• **EXERCISE TASK**: Copy the full set of lines exactly as given.

• **RECORDED INFORMATION**:
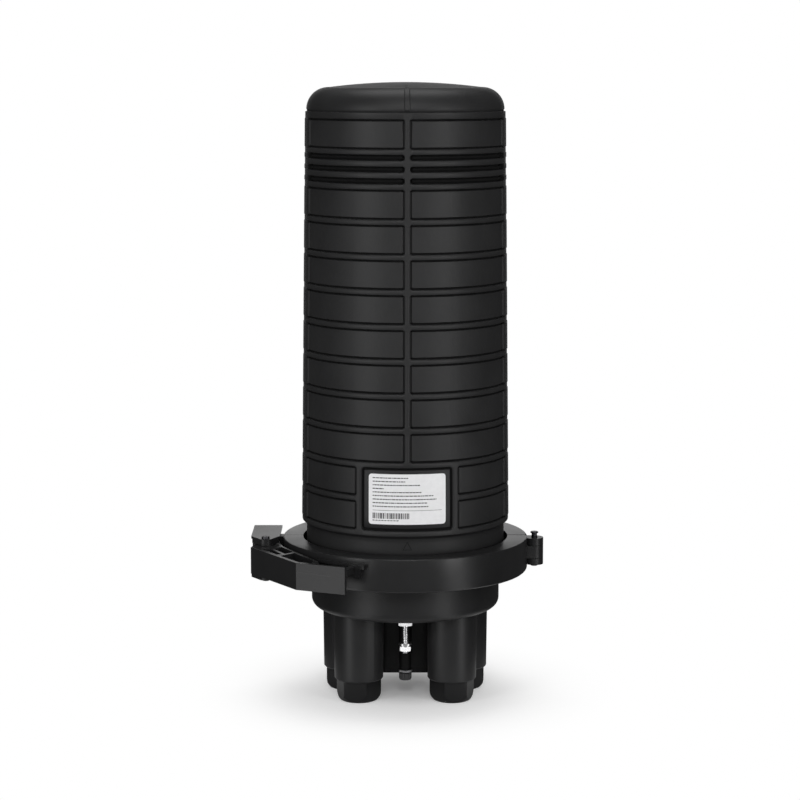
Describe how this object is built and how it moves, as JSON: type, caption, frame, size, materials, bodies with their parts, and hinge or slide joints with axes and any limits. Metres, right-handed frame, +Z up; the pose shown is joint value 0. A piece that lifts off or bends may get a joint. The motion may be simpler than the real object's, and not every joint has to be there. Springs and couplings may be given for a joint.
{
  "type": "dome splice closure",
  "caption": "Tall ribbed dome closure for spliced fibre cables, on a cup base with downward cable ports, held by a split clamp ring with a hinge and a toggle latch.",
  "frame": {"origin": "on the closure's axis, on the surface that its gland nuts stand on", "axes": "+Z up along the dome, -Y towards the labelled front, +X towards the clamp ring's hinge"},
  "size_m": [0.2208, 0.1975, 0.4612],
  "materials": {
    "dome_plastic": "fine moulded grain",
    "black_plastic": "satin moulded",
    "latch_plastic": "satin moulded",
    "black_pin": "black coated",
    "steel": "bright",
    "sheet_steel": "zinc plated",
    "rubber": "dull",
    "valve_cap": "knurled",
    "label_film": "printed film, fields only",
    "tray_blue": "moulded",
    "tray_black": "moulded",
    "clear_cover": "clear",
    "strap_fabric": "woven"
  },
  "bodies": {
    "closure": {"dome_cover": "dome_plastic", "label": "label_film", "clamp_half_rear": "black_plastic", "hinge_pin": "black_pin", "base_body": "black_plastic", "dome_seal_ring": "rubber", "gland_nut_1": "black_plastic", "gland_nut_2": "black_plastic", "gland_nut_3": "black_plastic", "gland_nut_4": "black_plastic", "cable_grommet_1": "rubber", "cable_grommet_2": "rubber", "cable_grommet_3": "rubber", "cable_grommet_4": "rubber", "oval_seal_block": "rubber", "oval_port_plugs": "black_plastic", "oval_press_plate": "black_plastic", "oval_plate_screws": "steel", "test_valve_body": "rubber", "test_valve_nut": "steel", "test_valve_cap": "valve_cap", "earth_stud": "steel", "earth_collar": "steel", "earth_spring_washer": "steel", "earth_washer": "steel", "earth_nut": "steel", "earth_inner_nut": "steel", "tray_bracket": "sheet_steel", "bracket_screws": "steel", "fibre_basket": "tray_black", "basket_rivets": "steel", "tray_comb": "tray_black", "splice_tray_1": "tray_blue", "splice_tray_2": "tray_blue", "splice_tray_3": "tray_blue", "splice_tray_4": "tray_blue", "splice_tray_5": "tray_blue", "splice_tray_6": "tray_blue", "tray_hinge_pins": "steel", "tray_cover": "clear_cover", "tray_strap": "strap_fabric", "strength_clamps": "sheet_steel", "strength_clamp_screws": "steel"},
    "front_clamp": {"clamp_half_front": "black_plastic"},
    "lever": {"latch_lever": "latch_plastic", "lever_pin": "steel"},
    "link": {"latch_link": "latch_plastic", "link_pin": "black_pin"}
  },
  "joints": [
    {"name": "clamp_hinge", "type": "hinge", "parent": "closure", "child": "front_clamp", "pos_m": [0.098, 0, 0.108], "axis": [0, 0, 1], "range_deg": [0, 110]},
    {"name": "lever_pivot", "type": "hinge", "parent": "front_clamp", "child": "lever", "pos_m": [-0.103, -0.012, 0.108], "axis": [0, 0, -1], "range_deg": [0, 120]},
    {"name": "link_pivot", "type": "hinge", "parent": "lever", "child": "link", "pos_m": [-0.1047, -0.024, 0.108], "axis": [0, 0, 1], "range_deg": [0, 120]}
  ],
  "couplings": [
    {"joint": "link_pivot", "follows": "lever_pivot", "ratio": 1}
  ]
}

• **SOLUTION TO THIS PROBLEM**:
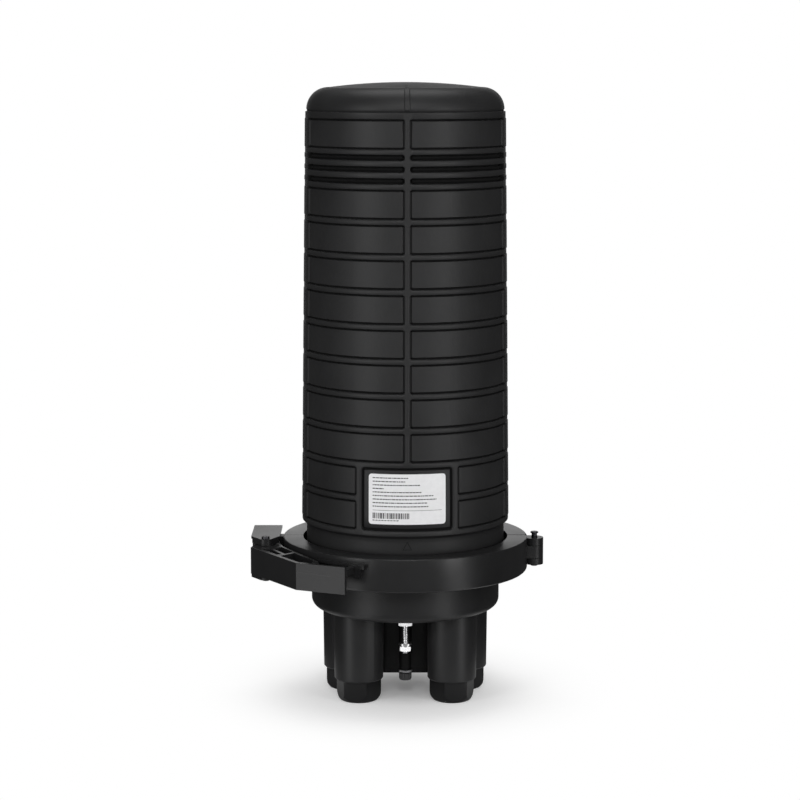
Describe how this object is built and how it moves, as JSON: type, caption, frame, size, materials, bodies with their parts, and hinge or slide joints with axes and any limits. Metres, right-handed frame, +Z up; the pose shown is joint value 0. A piece that lifts off or bends may get a joint. The motion may be simpler than the real object's, and not every joint has to be there. Springs and couplings may be given for a joint.
{
  "type": "dome splice closure",
  "caption": "Tall ribbed dome closure for spliced fibre cables, on a cup base with downward cable ports, held by a split clamp ring with a hinge and a toggle latch.",
  "frame": {"origin": "on the closure's axis, on the surface that its gland nuts stand on", "axes": "+Z up along the dome, -Y towards the labelled front, +X towards the clamp ring's hinge"},
  "size_m": [0.2208, 0.1975, 0.4612],
  "materials": {
    "dome_plastic": "fine moulded grain",
    "black_plastic": "satin moulded",
    "latch_plastic": "satin moulded",
    "black_pin": "black coated",
    "steel": "bright",
    "sheet_steel": "zinc plated",
    "rubber": "dull",
    "valve_cap": "knurled",
    "label_film": "printed film, fields only",
    "tray_blue": "moulded",
    "tray_black": "moulded",
    "clear_cover": "clear",
    "strap_fabric": "woven"
  },
  "bodies": {
    "closure": {"dome_cover": "dome_plastic", "label": "label_film", "clamp_half_rear": "black_plastic", "hinge_pin": "black_pin", "base_body": "black_plastic", "dome_seal_ring": "rubber", "gland_nut_1": "black_plastic", "gland_nut_2": "black_plastic", "gland_nut_3": "black_plastic", "gland_nut_4": "black_plastic", "cable_grommet_1": "rubber", "cable_grommet_2": "rubber", "cable_grommet_3": "rubber", "cable_grommet_4": "rubber", "oval_seal_block": "rubber", "oval_port_plugs": "black_plastic", "oval_press_plate": "black_plastic", "oval_plate_screws": "steel", "test_valve_body": "rubber", "test_valve_nut": "steel", "test_valve_cap": "valve_cap", "earth_stud": "steel", "earth_collar": "steel", "earth_spring_washer": "steel", "earth_washer": "steel", "earth_nut": "steel", "earth_inner_nut": "steel", "tray_bracket": "sheet_steel", "bracket_screws": "steel", "fibre_basket": "tray_black", "basket_rivets": "steel", "tray_comb": "tray_black", "splice_tray_1": "tray_blue", "splice_tray_2": "tray_blue", "splice_tray_3": "tray_blue", "splice_tray_4": "tray_blue", "splice_tray_5": "tray_blue", "splice_tray_6": "tray_blue", "tray_hinge_pins": "steel", "tray_cover": "clear_cover", "tray_strap": "strap_fabric", "strength_clamps": "sheet_steel", "strength_clamp_screws": "steel"},
    "front_clamp": {"clamp_half_front": "black_plastic"},
    "lever": {"latch_lever": "latch_plastic", "lever_pin": "steel"},
    "link": {"latch_link": "latch_plastic", "link_pin": "black_pin"}
  },
  "joints": [
    {"name": "clamp_hinge", "type": "hinge", "parent": "closure", "child": "front_clamp", "pos_m": [0.098, 0, 0.108], "axis": [0, 0, 1], "range_deg": [0, 110]},
    {"name": "lever_pivot", "type": "hinge", "parent": "front_clamp", "child": "lever", "pos_m": [-0.103, -0.012, 0.108], "axis": [0, 0, -1], "range_deg": [0, 120]},
    {"name": "link_pivot", "type": "hinge", "parent": "lever", "child": "link", "pos_m": [-0.1047, -0.024, 0.108], "axis": [0, 0, 1], "range_deg": [0, 120]}
  ],
  "couplings": [
    {"joint": "link_pivot", "follows": "lever_pivot", "ratio": 1}
  ]
}